La guerre était bien présente sur les terres de Flandres, et le voyage ne s’annonçait pas serein. On peut lire dans les Mémoires de Marguerite toutes les péripéties qu’elle dut traverser. Comment elle apprit que le roi Henri III, la soupçonnant de comploter contre lui, avait dévoilé son itinéraire et ses desseins à la fois aux armées espagnoles et huguenotes. Comment elle fut trahie d’abord par son secrétaire qui fit annuler son laisser-passer, puis par son trésorier qui fit saisir ses chevaux et son équipage en prétendant ne plus avoir d’argent pour payer le voyage. Comment Marguerite et sa suite sur leur parcours improvisé furent souvent reçues avec force hostilité par des populations qu’elle décrit comme simples et avinées. Comment, poursuivie par l’armée espagnole, elle se retrouva face à la porte close du donjon d’un château ami, le maître des lieux s’étant absenté et sa femme ne l’ayant pas reconnue. Comment enfin elle dut abandonner carrosse et bagages pour parcourir à cheval les dernières lieues qui la séparaient de La Fère, en évitant les armées huguenotes qui l’attendaient.
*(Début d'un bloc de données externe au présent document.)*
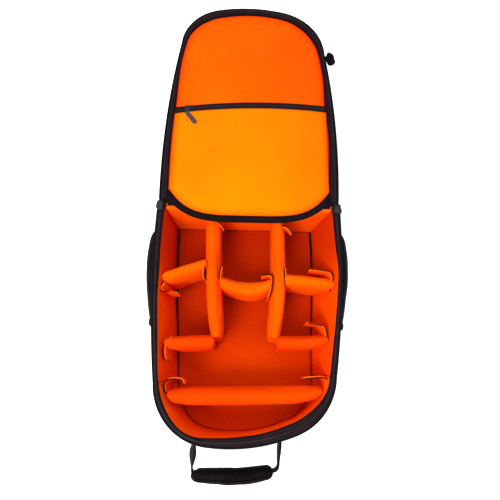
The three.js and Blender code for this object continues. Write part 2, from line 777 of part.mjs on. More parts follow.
// Handle route: x between the two legs, reach out from the shell, as shares.
const HANDLE_ROUTE = [
  { across: 0, reach: 0 },
  { across: -0.02, reach: 0.5 },
  { across: -0.02, reach: 0.84 },
  { across: 0.03, reach: 0.985 },
  { across: 0.18, reach: 1.02 },
  { across: 0.42, reach: 1.06 },
  { across: 0.65, reach: 1.045 },
  { across: 0.9, reach: 0.95 },
  { across: 0.965, reach: 0.86 },
  { across: 0.975, reach: 0.6 },
  { across: 1, reach: 0 },
];
const HANDLE_CENTRE = rim - HANDLE_DROP;

function handlePath() {
  const webTop = HANDLE_CENTRE + WEBBING_WIDTH / 2;
  const endLeft = shellEnd(HANDLE_LEFT, webTop);
  const endRight = shellEnd(HANDLE_RIGHT, webTop);
  return HANDLE_ROUTE.map(({ across, reach }) => {
    const x = lerp(HANDLE_LEFT, HANDLE_RIGHT, across);
    const foot = lerp(endLeft, endRight, clamp(across, 0, 1)) + GAP * 2;
    return new THREE.Vector2(x, foot + reach * HANDLE_REACH);
  });
}

// The edge points of a ribbon along a path in plan.
function ribbon(path, thick) {
  return path.map((p, i) => {
    const before = path[Math.max(i - 1, 0)];
    const after = path[Math.min(i + 1, path.length - 1)];
    const along = after.clone().sub(before).normalize();
    const out = new THREE.Vector2(-along.y, along.x).multiplyScalar(thick / 2);
    return [p.clone().add(out), p.clone().sub(out)];
  });
}

function standingRibbon(path, thick, low, high) {
  const pairs = ribbon(path, thick);
  const points = [...pairs.map((p) => p[0]), ...pairs.map((p) => p[1]).reverse()];
  return solidFrom([bodyRing(points, low), bodyRing(points, high)]);
}

const GRIP_SIDES = 10;
const GRIP_FORM = [0.66, 0.92, 1, 0.97, 0.78];

function buildHandle() {
  const path = handlePath();
  const low = HANDLE_CENTRE - WEBBING_WIDTH / 2;
  const webbing = standingRibbon(path, WEBBING_THICK, low, low + WEBBING_WIDTH);
  addMesh("handle_webbing", webbing, "tape");
  const held = path.slice(3, -3);
  const pairs = ribbon(held, 1);
  const rings = held.map((centre, i) => {
    const out = pairs[i][0].clone().sub(centre).normalize();
    return Array.from({ length: GRIP_SIDES }, (_, k) => {
      const angle = (2 * Math.PI * (k + 0.5)) / GRIP_SIDES;
      const at = centre.clone().addScaledVector(out, (GRIP_FORM[i] * GRIP_THICK * Math.cos(angle)) / 2);
      const z = HANDLE_CENTRE + (GRIP_FORM[i] * GRIP_HEIGHT * Math.sin(angle)) / 2;
      return new THREE.Vector3(at.x, -at.y, z);
    });
  });
  const bore = standingRibbon(path, WEBBING_THICK + 2 * GAP, low - GAP, low + WEBBING_WIDTH + GAP);
  addMesh("handle_grip", cutFrom(solidFrom(rings), bore), "nylon");
}

// Side pockets: bulging cloth with an elastic mouth, standing off the shell's side

const POCKET_ARC = 6;
// at runs along the pocket, full is its bulge
const POCKET_FORM = [
  { at: 0, full: 0.55 },
  { at: 0.08, full: 0.86 },
  { at: 0.3, full: 1 },
  { at: 0.55, full: 0.98 },
  { at: 0.8, full: 0.8 },
  { at: 1, full: 0.62 },
];

function pocketRing(side, v, bulge, inset, shrink) {
  const low = POCKET_LOW + shrink;
  const high = POCKET_HIGH - shrink;
  const foot = (z) => {
    const lie = leanAt(z) - inset;
    return sidePoint(LENGTH, side, travelAt(LENGTH, side, v, lie), lie);
  };
  const outerRow = Array.from({ length: POCKET_ARC + 1 }, (_, k) => {
    const angle = (Math.PI * k) / POCKET_ARC;
    const z = lerp(low, high, (1 - Math.cos(angle)) / 2);
    const p = foot(z);
    const swell = bulge * Math.max(Math.sin(angle), 0) ** POCKET_POWER;
    return new THREE.Vector3(p.x + side * swell, -p.y, z);
  });
  const innerRow = outerRow.map(({ z }) => {
    const p = foot(z);
    return new THREE.Vector3(p.x - side * POCKET_SEAM, -p.y, z);
  });
  return [...outerRow, ...innerRow.reverse()];
}

function pocketBulge(share) {
  const { a, b, t } = between(POCKET_FORM, "at", share);
  return lerp(a.full, b.full, t) * POCKET_BULGE;
}

function sidePocket(side) {
  const mouth = POCKET_END - HEM_LENGTH - GAP;
  const shares = POCKET_FORM.map((row) => row.at);
  const ringAt = (share, cloth, from, to) => {
    const v = lerp(from, to, share);
    const bulge = pocketBulge(clamp((v - POCKET_START) / (mouth - POCKET_START), 0, 1));
    return pocketRing(side, v, bulge - cloth, cloth ? -2 * GAP : GAP, cloth);
  };
  const outer = solidFrom(shares.map((s) => ringAt(s, 0, POCKET_START, mouth)));
  const hollowStart = POCKET_START + POCKET_CLOTH;
  const inner = solidFrom(shares.map((s) => ringAt(s, POCKET_CLOTH, hollowStart, mouth + MOUTH_CUT)));
  return cutFrom(outer, inner);
}

function pocketHem(side) {
  const from = POCKET_END - HEM_LENGTH;
  const bulge = pocketBulge(1) + (HEM_THICK - POCKET_CLOTH) / 2;
  const ringAt = (v, cloth) => pocketRing(side, v, bulge - cloth, cloth ? -2 * GAP : GAP, cloth);
  const outer = solidFrom([ringAt(from, 0), ringAt(POCKET_END, 0)]);
  const inner = solidFrom([
    ringAt(from - MOUTH_CUT, HEM_THICK),
    ringAt(POCKET_END + MOUTH_CUT, HEM_THICK),
  ]);
  return cutFrom(outer, inner);
}

// Harness on the underside

// Shoulder strap: x as a share of half the width, v of the length, wide of the strap's width.
const STRAP_FORM = [
  { x: 0.3, v: 0.95, wide: 0.9 },
  { x: 0.32, v: 0.8, wide: 1 },
  { x: 0.4, v: 0.64, wide: 1 },
  { x: 0.52, v: 0.52, wide: 0.95 },
  { x: 0.6, v: 0.44, wide: 0.85 },
  { x: 0.62, v: 0.4, wide: 0.6 },
];
const STRAP_EDGE = [
  { z: 0, full: 0.9 },
  { z: 0.25, full: 1 },
  { z: 0.75, full: 1 },
  { z: 1, full: 0.9 },
];

function shoulderStrap(side) {
  const path = STRAP_FORM.map(({ x, v }) => new THREE.Vector2((side * x * WIDTH) / 2, v * LENGTH));
  return solidFrom(
    STRAP_EDGE.map(({ z, full }) => {
      const pairs = path.map((p, i) => {
        const half = (STRAP_FORM[i].wide * STRAP_WIDTH * full) / 2;
        return [new THREE.Vector2(p.x - half, p.y), new THREE.Vector2(p.x + half, p.y)];
      });
      const edges = [...pairs.map((p) => p[0]), ...pairs.map((p) => p[1]).reverse()];
      return bodyRing(edges, z * HARNESS_THICK);
    }),
  );
}

function roundedPlate(width, length, corner) {
  const shape = new THREE.Shape();
  const [x, y] = [width / 2, length / 2];
  shape.moveTo(-x + corner, -y);
  shape.lineTo(x - corner, -y);
  shape.absarc(x - corner, -y + corner, corner, -Math.PI / 2, 0, false);
  shape.lineTo(x, y - corner);
  shape.absarc(x - corner, y - corner, corner, 0, Math.PI / 2, false);
  shape.lineTo(-x + corner, y);
  shape.absarc(-x + corner, y - corner, corner, Math.PI / 2, Math.PI, false);
  shape.lineTo(-x, -y + corner);
  shape.absarc(-x + corner, -y + corner, corner, Math.PI, 1.5 * Math.PI, false);
  return shape;
}

const ARC_SEGMENTS = 4;
const extrusion = (shape, depth) =>
  new THREE.ExtrudeGeometry(shape, { depth, bevelEnabled: false, curveSegments: ARC_SEGMENTS });

function lumbarPad() {
  const length = LUMBAR_END - LUMBAR_START;
  const shape = roundedPlate(2 * LUMBAR_HALF, length, LUMBAR_CORNER);
  const plate = extrusion(shape, HARNESS_THICK);
  plate.translate(0, -(LUMBAR_START + LUMBAR_END) / 2, 0);
  return plate;
}

function backPanel() {
  const ring = (z, inset) => bodyRing(outline(LENGTH, inset, inset), z);
  const round = BACK_PANEL_ROUND;
  return solidFrom([
    ring(panelLow, BACK_PANEL_INSET + round),
    ring(panelLow + round, BACK_PANEL_INSET),
    ring(panelHigh - round, BACK_PANEL_INSET),
    ring(panelHigh, BACK_PANEL_INSET + round),
  ]);
}

function buildHarness() {
  addMesh("back_panel", backPanel(), "mesh");
  addMesh("lumbar_pad", lumbarPad(), "mesh");
  const strapEnd = STRAP_FORM[STRAP_FORM.length - 1];
  const buckleFar = strapEnd.v * LENGTH - GAP;
  const buckleNear = buckleFar - BUCKLE_LENGTH;
  const middle = HARNESS_THICK / 2;
  for (const { side, word } of [{ side: -1, word: "left" }, { side: 1, word: "right" }]) {
    addMesh("shoulder_strap_" + word, shoulderStrap(side), "nylon");
    const x = (side * strapEnd.x * WIDTH) / 2;
    const frame = roundedPlate(BUCKLE_WIDTH, BUCKLE_LENGTH, BUCKLE_BAR / 2);
    const slotLength = (BUCKLE_LENGTH - 3 * BUCKLE_BAR) / 2;
    for (const end of [-1, 1]) {
      const slot = new THREE.Path();
      const half = BUCKLE_WIDTH / 2 - BUCKLE_BAR;
      const y = (end * (slotLength + BUCKLE_BAR)) / 2;
      slot.moveTo(-half, y - slotLength / 2);
      slot.lineTo(-half, y + slotLength / 2);
      slot.lineTo(half, y + slotLength / 2);
      slot.lineTo(half, y - slotLength / 2);
      slot.closePath();
      frame.holes.push(slot);
    }
    const buckle = extrusion(frame, BUCKLE_BAR);
    buckle.translate(x, -(buckleFar + buckleNear) / 2, middle - BUCKLE_BAR / 2);
    addMesh("strap_buckle_" + word, buckle, "plastic");
    const footX = LUMBAR_HALF + LUMBAR_GAP + WEBBING_WIDTH / 2;
    const foot = new THREE.Vector2(side * footX, LUMBAR_START);
    const top = new THREE.Vector2(x + side * BUCKLE_BAR, buckleNear - GAP);
    const webbing = [0, 1].map((t) => {
      const p = top.clone().lerp(foot, t);
      return [-1, 1].map((edge) => new THREE.Vector2(p.x + (edge * WEBBING_WIDTH) / 2, p.y));
    });
    const points = [webbing[0][0], webbing[1][0], webbing[1][1], webbing[0][1]];
    addMesh("strap_webbing_" + word, solidFrom([
      bodyRing(points, middle),
      bodyRing(points, middle + STRAP_WEB_THICK),
    ]), "tape");
  }
}

// The whole pack

addMesh("body_shell", bodyShell(), "nylon");
buildHarness();
addMesh("floor_pad", floorPad(), "floor");
addMesh("wall_pad_right", sideWallPad(1), "lining");
addMesh("wall_pad_left", sideWallPad(-1), "lining");
addMesh("wall_pad_end", endWallPad(), "lining");
addMesh("wall_pad_base", baseWallPad(), "lining");
buildDividers();

addMesh("main_zip_body", zipBand(LENGTH, bodyRing, TAPE_EDGE, padRim, GAP), "tape");
addMesh("main_zip_lid", zipBand(LID_LENGTH, lidRing, LID_SWELL, bandInner, lidStart), "tape");
const sliderX = WIDTH / 2 - PAD_RIM / 2;
addMesh("main_zip_slider_left", slider(-sliderX, -SLIDER_LENGTH / 2 - GAP, SLIDER_TURN), "metal");
addMesh("main_zip_slider_right", slider(sliderX, -SLIDER_LENGTH / 2 - GAP, -SLIDER_TURN), "metal");

const gussetHalf = WIDTH / 2 - BAND_FOLD - GAP;
const gusset = new THREE.BoxGeometry(2 * gussetHalf, GUSSET_WIDTH, GUSSET_THICK);
gusset.translate(0, 0, tapeLow + GUSSET_THICK / 2);
addMesh("hinge_gusset", gusset, "nylon");

buildLid();
buildHandle();
for (const { side, word } of [{ side: -1, word: "left" }, { side: 1, word: "right" }]) {
  addMesh("side_pocket_" + word, sidePocket(side), "nylon");
  addMesh("side_pocket_hem_" + word, pocketHem(side), "tape");
}

// The origin is the middle of the underside.
const box = new THREE.Box3().setFromObject(pack);
pack.position.set(-(box.min.x + box.max.x) / 2, -(box.min.y + box.max.y) / 2, -box.min.z);

export default pack;
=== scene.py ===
"""Looks of an open camera backpack that lies on its back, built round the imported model.

Sizes in this script are millimetres. x runs across the pack, v is the distance from the lid's
fold line and z is the height above the ground. to_world() turns them into the frame's metres.
"""
import functools
import math

import bmesh
import bpy
import numpy as np
from mathutils import Matrix, Vector, kdtree, noise


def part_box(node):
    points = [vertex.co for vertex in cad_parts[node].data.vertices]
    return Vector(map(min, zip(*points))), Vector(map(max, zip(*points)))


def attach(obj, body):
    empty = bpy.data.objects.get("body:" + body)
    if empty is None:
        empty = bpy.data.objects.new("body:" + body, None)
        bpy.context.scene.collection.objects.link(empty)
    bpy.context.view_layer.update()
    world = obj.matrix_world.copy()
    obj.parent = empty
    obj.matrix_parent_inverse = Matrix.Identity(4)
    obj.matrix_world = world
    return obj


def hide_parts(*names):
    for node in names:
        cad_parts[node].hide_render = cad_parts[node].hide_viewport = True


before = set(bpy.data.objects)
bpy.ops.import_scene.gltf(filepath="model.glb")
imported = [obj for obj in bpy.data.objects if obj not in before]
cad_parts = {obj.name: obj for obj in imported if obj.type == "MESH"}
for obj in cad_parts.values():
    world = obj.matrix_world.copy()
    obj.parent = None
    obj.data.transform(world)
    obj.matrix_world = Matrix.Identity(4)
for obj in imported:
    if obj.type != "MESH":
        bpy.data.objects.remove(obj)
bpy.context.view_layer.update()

MM = 0.001

# Places taken from the frame
TAPE_LOW, TAPE_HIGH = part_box("main_zip_body")
SHELL_LOW, SHELL_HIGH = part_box("body_shell")
GUSSET_LOW, GUSSET_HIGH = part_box("hinge_gusset")
MID_X = (GUSSET_LOW.x + GUSSET_HIGH.x) / 2
FOLD_Y = (GUSSET_LOW.y + GUSSET_HIGH.y) / 2
RIM = TAPE_HIGH.z / MM
TAPE_BOTTOM = TAPE_LOW.z / MM
SHELL_BOTTOM = SHELL_LOW.z / MM
FLOOR_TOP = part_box("floor_pad")[1].z / MM
FLOOR_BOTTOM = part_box("floor_pad")[0].z / MM
BOARD_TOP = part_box("divider_full_width")[1].z / MM
BOARD_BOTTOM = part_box("divider_full_width")[0].z / MM
LINING_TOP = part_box("lid_pocket_panel")[1].z / MM
LINING_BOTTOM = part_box("lid_pocket_panel")[0].z / MM
LID_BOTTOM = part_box("lid_shell")[0].z / MM
GAP = 0.3

# Plan outline, as in the model
WIDTH = 284
LENGTH = 353
LID_LENGTH = 383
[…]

C’est donc avec grand soulagement qu’elle retrouva son frère François à La Fère, avec qui elle put passer les deux mois qui suivirent en toute quiétude. Ce dernier trouva le cadre à son goût, et toujours dans ses Mémoires, Marguerite lui fait dire : « O ma royne ! Qu’il fait bon avec vous ! Mon Dieu, ceste compagnie est un paradis comblé de toutes sortes de délices, et celle d’où je suis party un enfer remply de toutes sortes de furies et tourmens ».
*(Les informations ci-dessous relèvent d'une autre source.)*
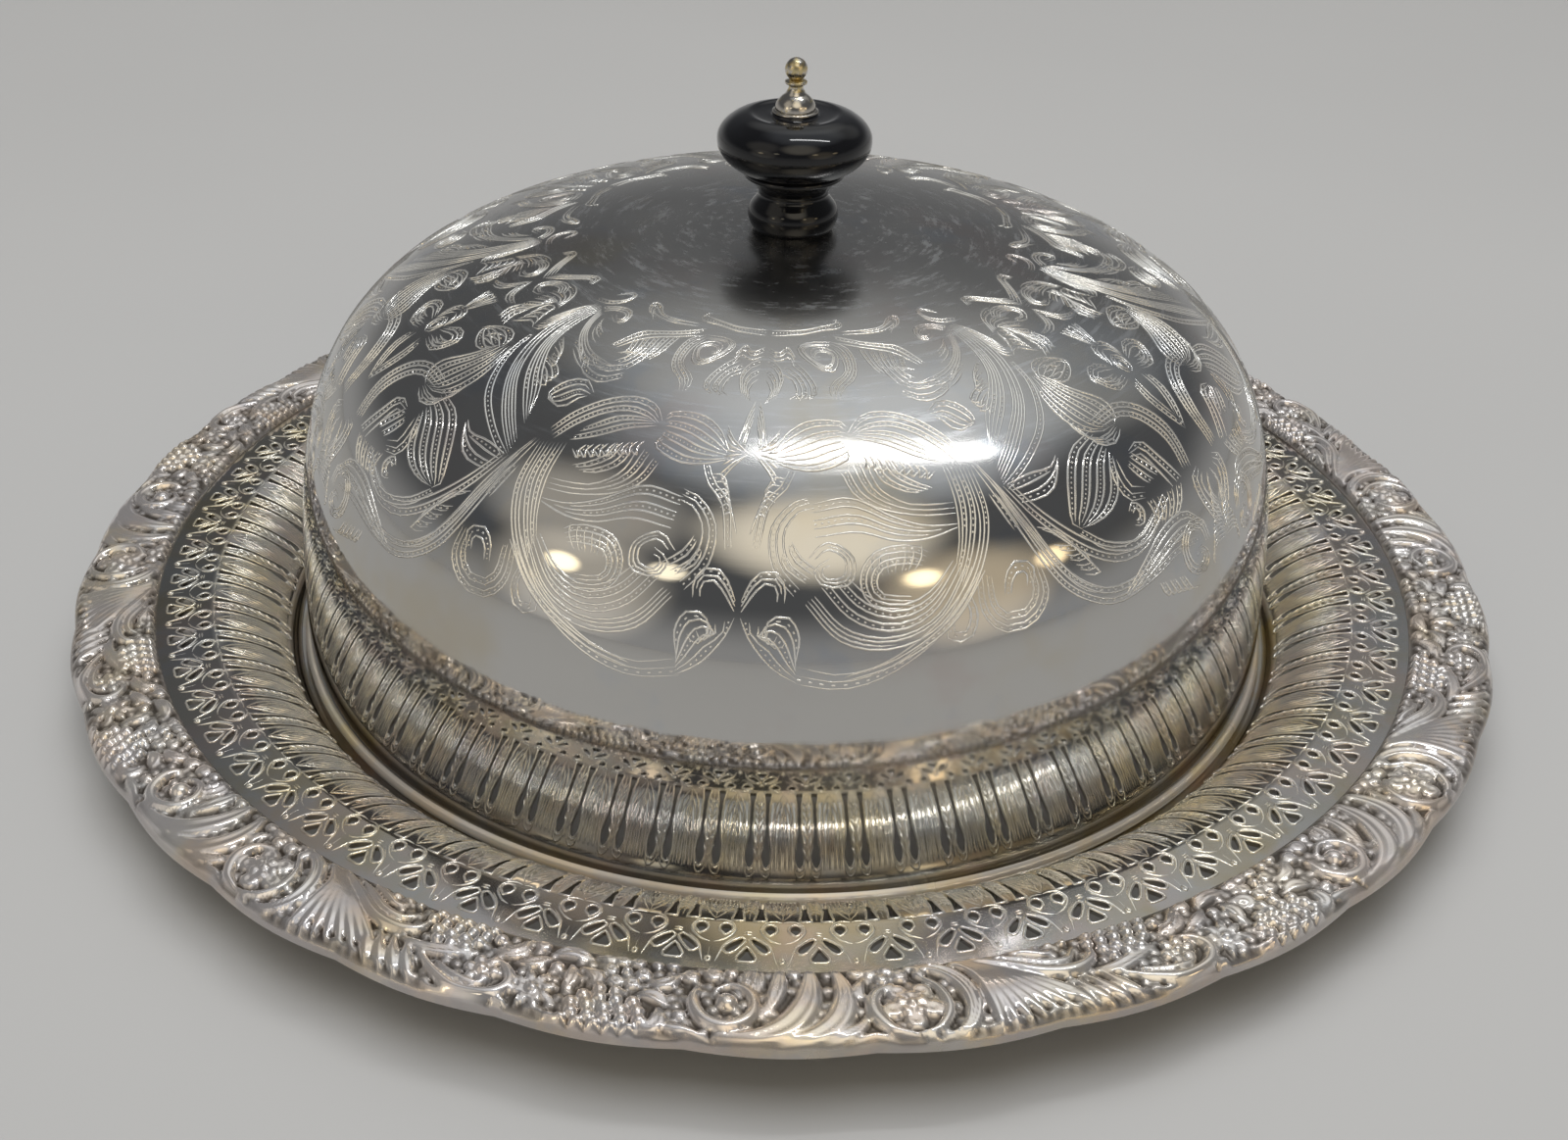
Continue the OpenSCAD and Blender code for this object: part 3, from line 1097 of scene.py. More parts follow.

C’est lors de ce séjour que Marguerite rencontra Jacques de Harlay, seigneur de Champvallon, avec qui elle entretint une relation passionnelle qui devait contribuer à sa déchéance. En effet quelques temps après son retour à Paris, à l’occasion d’un bal donné au Louvre, elle dut subir la fureur et les insultes du roi Henri III qui l’accusa de comploter avec François d’Alençon et même d’avoir donné un enfant à Champvallon en l’absence de son époux. Marguerite de Valois fut alors chassée de Paris et emprisonnée dans la forteresse d’Usson où elle demeura près de 20 ans.